The 2021–22 NFT bubble exhibited the classic features of what Austrian economists call a boom-bust cycle: easy money fueled by cryptocurrency appreciation and low interest rates, speculative frenzy driving prices for profile-picture NFTs with no associated access rights to absurd levels, narrative-driven euphoria, and an eventual correction exceeding 90 percent.

But the bust doesn’t invalidate the underlying innovation any more than the dot-com crash invalidated the internet. The crucial distinction is between NFTs that represent genuine access bundles — where the token controls access to scarce services and permissions — and NFTs that represent nothing beyond the token itself, where the value proposition is pure speculation on resale price. The former can sustain real markets because they title genuinely scarce goods. The latter are susceptible to bubble dynamics because their value depends entirely on the greater-fool theory.

The market correction did what market corrections do: eliminated speculative froth while leaving viable applications intact and developing.

What This Means for the Future of Ownership

The implications stretch far beyond profile pictures and collectibles.

Creators gain genuinely new options. Instead of choosing between advertising, subscription, or a one-time purchase of a non-transferable license, they can sell tiered access bundles, retain royalty streams on secondary sales, offer community membership as part of the purchase, and experiment with combinations of access and permission that didn’t previously exist. Whether these experiments succeed is an entrepreneurial question — the theoretical contribution is identifying the institutional framework that makes experimentation possible.

Consumers gain something they’ve systematically lost over two decades of digital commerce: actual ownership. The ability to resell a digital book, gift a digital film, bequeath a digital music collection. These are basic incidents of ownership that the license model eliminated, and the NFT model can restore.

Not everything should be propertized, and the paper is careful about this. Academic research, open-source software, public-domain works — these may be better served by free access. The Austrian tradition doesn’t prescribe universal propertization; it observes that property institutions emerge where they’re needed to resolve conflicts over scarce resources. Where no conflict exists and free access is preferred, NFT titles are a solution in search of a problem.

The One-Sentence Version

If you take nothing else from this, take the paper’s central claim, because it’s stated with rare precision:

NFTs do not make information scarce; they make titles to access scarce.

That is not a semantic distinction.

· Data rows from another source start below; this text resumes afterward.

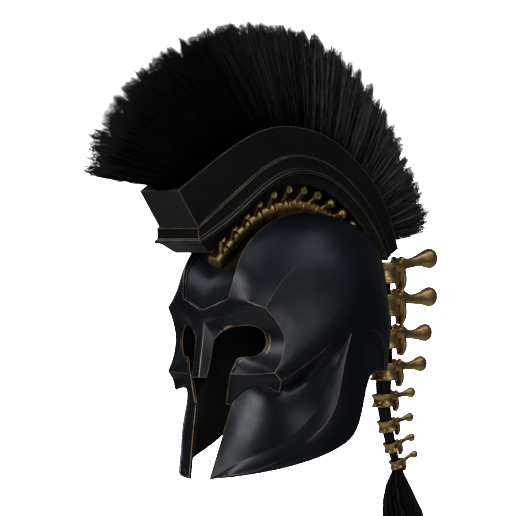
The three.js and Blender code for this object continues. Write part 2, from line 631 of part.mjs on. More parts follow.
function buildBackVertebra({ y, z, radius, length, core, knobY, knobZ, knob }, lean) {
  const body = solid(spool(radius, length, core + GAP)).rotate([lean, 0, 0]);
  const reach = knobY - y;
  const lift = knobZ - z;
  const thick = radius * ARCH.thick + knob * ARCH.knobShare;
  const archY = radius * ARCH.out;
  const archZ = length * ARCH.up;
  const spine = limb([
    [0, archY - thick * 0.6, archZ - thick * 0.4, thick * SPINE.root],
    [0, archY + thick * 0.7, archZ - thick * 0.2, thick * SPINE.root],
    [0, reach * SPINE.neckAt, lift * SPINE.neckAt + archZ * SPINE.neckUp, knob * SPINE.neck],
    [0, reach - knob * 0.6, lift, knob * SPINE.back],
    [0, reach + knob * 0.3, lift, knob],
    [0, reach + knob, lift, knob * SPINE.tip],
  ], 5, SPINE.flat);
  const lamina = limb([
    [0, archY, archZ, thick * LAMINA.root],
    [0, archY + thick * 0.6, -length * LAMINA.middleAt, thick],
    [0, archY + thick * 0.2, -length * LAMINA.tipAt, thick * LAMINA.tip],
  ], 4, LAMINA.wide);
  const pedicles = [-1, 1].map((side) => limb([
    [side * radius * PEDICLE.across, radius * PEDICLE.out, length * PEDICLE.up, thick * PEDICLE.thick],
    [side * radius * PEDICLE.meet, archY, archZ, thick * PEDICLE.thick],
  ], 4));
  const pieces = [spine, lamina, ...pedicles];
  return body.add(fuse(pieces)).translate([0, y, z]);
}

function buildCrownVertebra(i) {
  const { centre, way, normal } = crownPlace(i);
  const neighbour = crownPlace(i === 0 ? 1 : i - 1).centre;
  const length = centre.distanceTo(neighbour) - CROWN_BODY.gap;
  const turn = THREE.MathUtils.radToDeg(Math.atan2(-way.y, way.z));
  const { radius, waist, root, stem, knobOut, lean } = CROWN_BODY;
  const knob = THREE.MathUtils.lerp(CROWN_KNOB.front, CROWN_KNOB.rear, i / (CROWN.length - 1));
  const body = solid(spool(radius, length, 0, waist)).rotate([turn, 0, 0]).translate(centre.toArray());
  const place = (x, up, thick) => {
    const p = centre.clone().addScaledVector(normal, up).addScaledVector(way, lean * up);
    return [x, p.y, p.z, thick];
  };
  const tilt = normal.clone().addScaledVector(way, lean).normalize();
  const toCrest = reachToCrest(centre, tilt);
  const head = (toCrest < CROWN_BODY.reach ? toCrest : CROWN_SHORT * radius) * tilt.dot(normal) - GAP - knob;
  const processes = [-1, 1].map((side) => limb([
    place(side * radius * CROWN_ROOT, radius * CROWN_ROOT, root),
    place(side * knobOut * CROWN_WAIST, head * CROWN_WAIST, stem),
    place(side * knobOut, head, knob),
    place(side * (knobOut + knob * CROWN_ROOT), head, knob * CROWN_WAIST),
  ], 5));
  return body.add(fuse(processes));
}

// ---------------------------------------------------------------- hair
// Outline of the crest's hair tips in side view, front to rear, as [across, along, up].
const hairTips = curveThrough([
  [0, -304, 338], [0, -299, 370], [0, -281, 405], [0, -249, 440], [0, -210, 467], [0, -170, 488],
  [0, -130, 503], [0, -89, 512], [0, -50, 514], [0, -13, 513], [0, 25, 507], [0, 62, 495], [0, 93, 477],
  [0, 122, 454], [0, 152, 421], [0, 174, 392], [0, 197, 353], [0, 213, 325], [0, 223, 299], [0, 219, 276],
]);

// A place in the fan of hair: t from front to rear, reach from the holder's rim (0) to the tips (1).
function hairPlace(t, reach, across) {
  const root = crestRim.getPointAt(t);
  return root.lerp(hairTips.getPointAt(t), reach).setX(across);
}

function buildPlume() {
  const rings = [];
  for (let i = 0; i <= HAIR.steps; i++) {
    const t = THREE.MathUtils.lerp(HAIR_FROM, 1 - HAIR_FROM, i / HAIR.steps);
    const inside = crestHalfWidth(t) - CREST_WALL - 3 * GAP;
    const rim = crestRim.getPoint(t);
    const foot = crestFoot.getPoint(t);
    const depth = rim.distanceTo(foot);
    const sunk = (TROUGH_DEPTH * capped(depth / CREST_MOULDING_SPAN) - HAIR.sunk) / depth;
    const floor = rim.clone().lerp(foot, sunk);
    const share = crestShare(t);
    const high = hairPlace(share, HAIR.core, 0);
    const middle = hairPlace(share, HAIR.half, 0);
    const width = Math.min(inside, HAIR.halfWidth);
    const right = [[floor, 1], [rim, 1], [middle, HAIR_BELLY], [high, HAIR_CROWN]];
    const side = (sign) => right.map(([p, wide]) => point(sign * width * wide, p.y, p.z));
    rings.push([...side(1), ...reversed(side(-1))]);
  }
  const locks = Array.from({ length: HAIR.locks }, (_, k) => {
    const t = THREE.MathUtils.lerp(LOCK_FROM, 1 - LOCK_FROM, k / (HAIR.locks - 1));
    const across = k % 2 === 0 ? -HAIR.lockAcross : HAIR.lockAcross;
    const root = hairPlace(t, HAIR.half, across);
    const tip = hairPlace(t, 1, across);
    const bend = hairPlace(t, HAIR.core, across);
    return limb([
      [root.x, root.y, root.z, HAIR.lockRadius],
      [bend.x, bend.y, bend.z, HAIR.lockRadius],
      [tip.x, tip.y, tip.z, LOCK_TIP],
    ], 4);
  });
  return geometryOf(solid(loft(rings)).add(fuse(locks)));
}

// Share of the rim's length at a curve parameter.
function crestShare(t) {
  const lengths = crestRim.getLengths(SPACING_STEPS);
  return lengths[Math.round(t * SPACING_STEPS)] / lengths[SPACING_STEPS];
}

// The hair core runs through the bores of the hanging vertebrae, a little past the first and the last.
const TAIL_TOP = { y: 153.5, z: 241.5, core: 12 };
const TAIL_FOOT = { y: 180.5, z: 5.2, core: 6.4 };
const TAIL_STEPS = 12;

function buildTailCore() {
  const rows = [TAIL_TOP, ...BACK, TAIL_FOOT];
  const path = curveThrough(rows.map(({ y, z }) => [0, y, z]));
  const radii = curveThrough(rows.map(({ core }, i) => [core, i, 0]));
  return limb(Array.from({ length: TAIL_STEPS + 1 }, (_, i) => {
    const p = path.getPoint(i / TAIL_STEPS);
    return [0, p.y, p.z, radii.getPoint(i / TAIL_STEPS).x - TAIL_PLAY];
  }), 8);
}

// Tassel below the last vertebra: its outline widens to a brush and closes at the tips.
const TASSEL_ROWS = [
  { y: 181, z: 3.2, radius: 6 }, { y: 181, z: -10, radius: 14.5 }, { y: 183, z: -26, radius: 20.5 },
  { y: 189, z: -44, radius: 25.5 }, { y: 193, z: -70, radius: 27 }, { y: 196, z: -96, radius: 20 },
];
const TASSEL_TIP = { y: 197, z: -126 };

function buildTassel() {
  const body = limb(TASSEL_ROWS.map(({ y, z, radius }) => [0, y, z, radius * TASSEL.body]), 8);
  const end = TASSEL_ROWS[TASSEL_ROWS.length - 2];
  const locks = Array.from({ length: TASSEL.locks }, (_, k) => {
    const turn = (2 * Math.PI * k) / TASSEL.locks;
    const spread = (share) => [Math.cos(turn) * end.radius * share, Math.sin(turn) * end.radius * share];
    const [x0, y0] = spread(0.6);
    const [x1, y1] = spread(0.35);
    return limb([
      [x0, end.y + y0, end.z + TASSEL.above, TASSEL.lockRadius],
      [x0, end.y + y0, end.z - TASSEL.below, TASSEL.lockRadius],
      [x1, TASSEL_TIP.y + y1, TASSEL_TIP.z + TASSEL.ragged * (k % 2), LOCK_TIP],
    ], 4);
  });
  return geometryOf(solid(body).add(fuse(locks)));
}

// ---------------------------------------------------------------- assembly
const MATERIAL = {
  bronze: new THREE.MeshStandardMaterial({ color: 0x1a2028, roughness: 0.38, metalness: 0.85 }),
  holder: new THREE.MeshStandardMaterial({ color: 0x15130f, roughness: 0.42, metalness: 0.6 }),
  brass: new THREE.MeshStandardMaterial({ color: 0x8a6a33, roughness: 0.33, metalness: 0.95 }),
  hair: new THREE.MeshStandardMaterial({ color: 0x0b0b0c, roughness: 0.6, metalness: 0 }),
};

const helmet = new THREE.Group();

function addPiece(name, geometry, material) {
  const mesh = new THREE.Mesh(geometry, material);
  mesh.name = name;
  mesh.position.z = -SEAT_HEIGHT;
  helmet.add(mesh);
}

const numbered = (stem, i) => `${stem}_${String(i + 1).padStart(2, "0")}`;

addPiece("helmet_shell", buildBowl(), MATERIAL.bronze);
addPiece("crest_holder", buildCrestHolder(), MATERIAL.holder);
addPiece("crest_plume", buildPlume(), MATERIAL.hair);
CROWN.forEach((_, i) => {
  addPiece(numbered("crown_vertebra", i), geometryOf(buildCrownVertebra(i)), MATERIAL.brass);
});
BACK.forEach((row, i) => {
  const above = BACK[Math.max(0, i - 1)];
  const below = BACK[Math.min(BACK.length - 1, i + 1)];
  const lean = THREE.MathUtils.radToDeg(Math.atan2(above.y - below.y, above.z - below.z));
  addPiece(numbered("back_vertebra", i), geometryOf(buildBackVertebra(row, -lean)), MATERIAL.brass);
});
addPiece("tail_core", buildTailCore(), MATERIAL.hair);
addPiece("tail_tassel", buildTassel(), MATERIAL.hair);

export default helmet;
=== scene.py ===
import math

import bmesh
import bpy
import numpy as np
from mathutils import Matrix, Vector, kdtree


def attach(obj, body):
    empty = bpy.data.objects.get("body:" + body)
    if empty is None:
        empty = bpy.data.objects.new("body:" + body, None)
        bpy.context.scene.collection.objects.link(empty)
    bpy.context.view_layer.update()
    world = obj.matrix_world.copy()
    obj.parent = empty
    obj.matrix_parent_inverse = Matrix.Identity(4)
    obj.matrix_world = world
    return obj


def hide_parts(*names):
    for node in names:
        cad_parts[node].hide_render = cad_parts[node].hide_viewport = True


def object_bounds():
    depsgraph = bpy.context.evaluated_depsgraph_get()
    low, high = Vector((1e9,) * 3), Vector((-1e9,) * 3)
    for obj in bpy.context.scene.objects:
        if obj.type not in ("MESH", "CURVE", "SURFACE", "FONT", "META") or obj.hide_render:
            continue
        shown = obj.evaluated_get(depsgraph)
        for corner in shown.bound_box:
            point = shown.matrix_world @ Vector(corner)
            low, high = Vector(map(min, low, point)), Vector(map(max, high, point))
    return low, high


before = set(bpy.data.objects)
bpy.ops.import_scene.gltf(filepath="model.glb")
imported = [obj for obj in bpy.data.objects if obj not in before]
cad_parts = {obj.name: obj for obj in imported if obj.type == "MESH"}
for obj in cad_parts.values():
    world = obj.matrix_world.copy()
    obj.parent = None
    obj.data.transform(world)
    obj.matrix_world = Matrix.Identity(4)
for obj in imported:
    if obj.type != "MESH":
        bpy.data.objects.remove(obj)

CAD_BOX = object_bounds()

# ---------------------------------------------------------------- driving sizes, in metres
MM = 0.001
SEAT_HEIGHT = 0.291          # head seat above the tips of the cheek plates
WELD = 1e-5                  # vertices closer than this are one
TINY = 1e-12                 # keeps a length that is divided by above zero
SEED = 7
rng = np.random.default_rng(SEED)


def placed(x, y, z):
    """A place given in millimetres above the tips of the cheek plates, in the frame."""
    return Vector((x * MM, y * MM, z * MM - SEAT_HEIGHT))


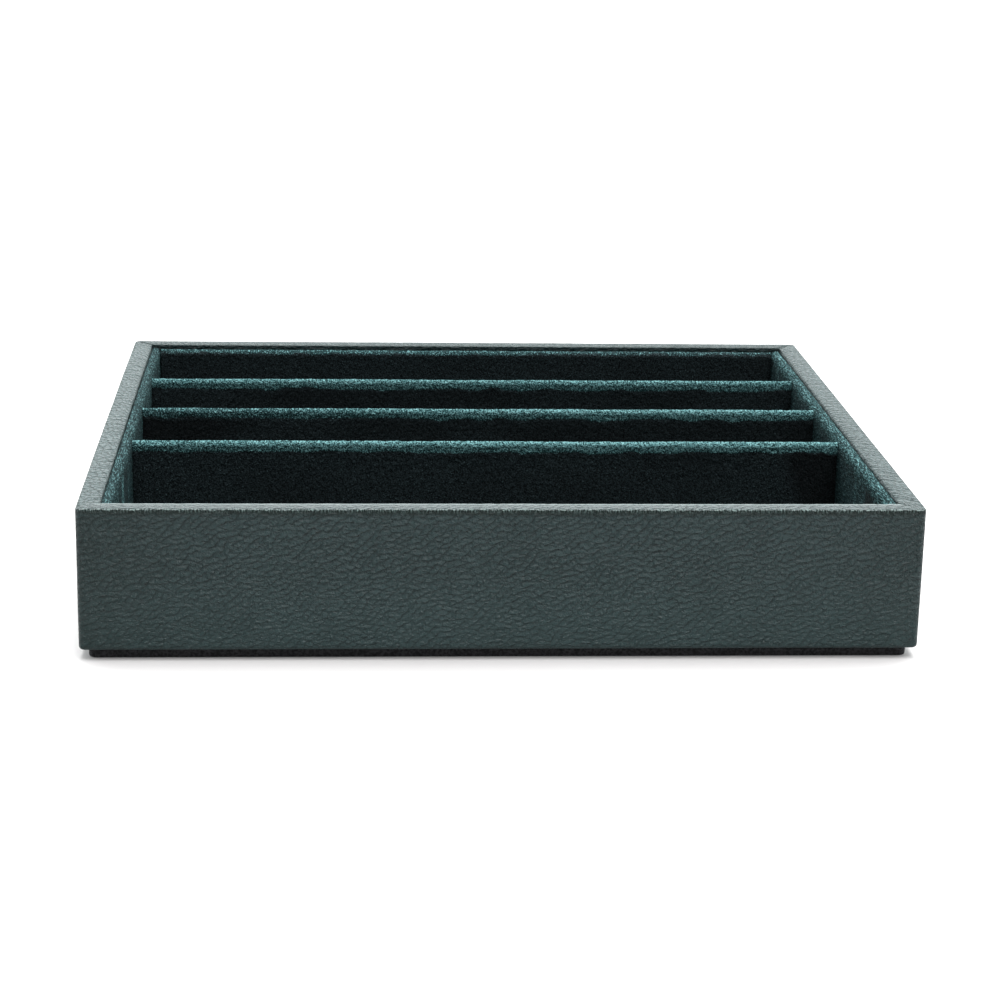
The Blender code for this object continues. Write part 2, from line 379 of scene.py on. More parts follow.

It is the difference between a monopoly privilege over patterns — which restricts what you can do with your own hard drive — and a genuine property right over scarce means — which gives you transferable, enforceable control over authenticated access, commercial permissions, and participatory privileges.

The first is intellectual property, and the critics are right to reject it. The second is actual property, produced by markets rather than mandated by states, enforced by cryptography rather than by courts, and compatible with the strongest possible stance against IP monopolies.

The digital economy has spent two decades replacing ownership with licensing, property with permission, and markets with platform control. The question is whether the same technologies that enabled that dispossession can be redirected to restore genuine ownership — not through the coercive machinery of intellectual property law, but through the voluntary, competitive, entrepreneurial process that Austrian economists have always championed.

The answer, this paper argues, is yes. Not for all digital goods, not without significant institutional development, and not without the market process sorting winners from losers through the unforgiving test of profit and loss. But genuinely, structurally, yes.

The institutions required — token-gated content delivery, cryptographic key management, secondary-market synchronization, contractual royalties, market-supplied dispute resolution and title insurance — are in the early stages of the same competitive discovery process that historically produced property registries, title conveyance systems, and commercial arbitration in the physical world. The process is what Menger would recognize as spontaneous institutional emergence: decentralized, entrepreneurial, and requiring no central designer.

Several open questions remain. Which digital goods can sustain viable access-bundle markets? Books, music, film, games, and software differ substantially in their excludability characteristics, and only market experimentation will reveal the answer. How will market-supplied dispute resolution develop — can reputation systems, arbitration protocols, and title insurance achieve the reliability commercial activity demands? And as access-control technology matures and becomes less dependent on platform cooperation, does the NFT holder’s claim move closer to genuine proprietary rights, enforceable through possession alone rather than counterparty goodwill?

These are fascinating questions. But the foundational insight is already clear, and it changes the conversation entirely.